Lakshmi rails against it in her heart. Yet she still feels the shame she brought on herself, her parents, and her husband. This duality rings true, a woman perhaps slightly ahead of her time who can’t escape her split perspective — ideals in one frame, and cruel knowledge of cultural and social reality in the other. Contrasting her with Radha, a brilliant stroke, widens the split. Lakshmi wants her sister to escape the male-dominated trap to the extent she can. But Radha craves the familial love she never got, and though Lakshmi would want that herself, she’s cynical about it.

Joshi also provides a detailed social context, and a fascinating one it is, in which, for instance, individual shame doesn’t exist. “Humiliation spread, as easily as oil on wax paper, to the entire family,” which includes distant cousins. Another aspect, which Joshi reveals without hitting you over the head, involves upper-class preferences for the former colonial masters’ habits. Witness this passage, which, aside from the difference in costume from the British, evokes the certainty of superiority, the right to rule:

The Maharaja of Jaipur was easy to identify… the long brocaded coat, white leggings, ornamented headdress. He carried himself like the sportsman he was — chest thrust out, legs planted firmly on the ground, strong calves — taking up more physical space than his companions, including two nawabs, their Muslim headdresses and elaborately jeweled coats rivaling the maharaja’s.

Such preferences extend to hairstyles, luxuries, reading matter, and schooling. Closer to Joshi’s story, the two teenagers whose marriage she hopes to arrange are the most spoiled products of wealth and social position you can imagine. The chase for money and prestige runs through these pages and twists Lakshmi’s life.

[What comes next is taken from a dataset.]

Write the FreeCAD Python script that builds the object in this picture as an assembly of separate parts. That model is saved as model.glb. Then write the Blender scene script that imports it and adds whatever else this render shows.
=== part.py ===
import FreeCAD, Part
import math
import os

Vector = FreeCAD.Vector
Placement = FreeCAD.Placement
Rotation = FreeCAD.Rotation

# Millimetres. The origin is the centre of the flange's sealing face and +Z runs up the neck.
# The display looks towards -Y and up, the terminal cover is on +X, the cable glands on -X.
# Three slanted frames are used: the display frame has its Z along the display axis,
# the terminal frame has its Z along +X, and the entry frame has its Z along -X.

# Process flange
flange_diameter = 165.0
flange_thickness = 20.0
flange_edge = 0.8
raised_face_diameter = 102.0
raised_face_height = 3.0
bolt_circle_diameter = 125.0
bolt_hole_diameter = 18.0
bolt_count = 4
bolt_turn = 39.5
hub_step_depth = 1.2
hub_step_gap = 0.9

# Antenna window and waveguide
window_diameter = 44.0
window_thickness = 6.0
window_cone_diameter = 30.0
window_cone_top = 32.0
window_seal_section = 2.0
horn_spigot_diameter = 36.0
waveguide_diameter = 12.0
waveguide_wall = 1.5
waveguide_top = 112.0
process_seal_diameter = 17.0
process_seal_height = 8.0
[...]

I wish, however, that Lakshmi didn’t beat herself up quite so often, especially to apologize for what she didn’t do. I believe her powerful urge for self-blame, but if repeated too much, I begin to wonder whether a character showing such masochistic impulses could have achieved what she’s been credited with. Or is the author trying to burnish her protagonist’s image as a person of conscience? To me, she’d be more believable, therefore more appealing, with slightly less earnestness. But that said, The Henna Artist is a fine novel, well worth your time.

Disclaimer: I obtained my reading copy of this book from bookshop.org, an online retailer that splits its receipts with independent bookstores.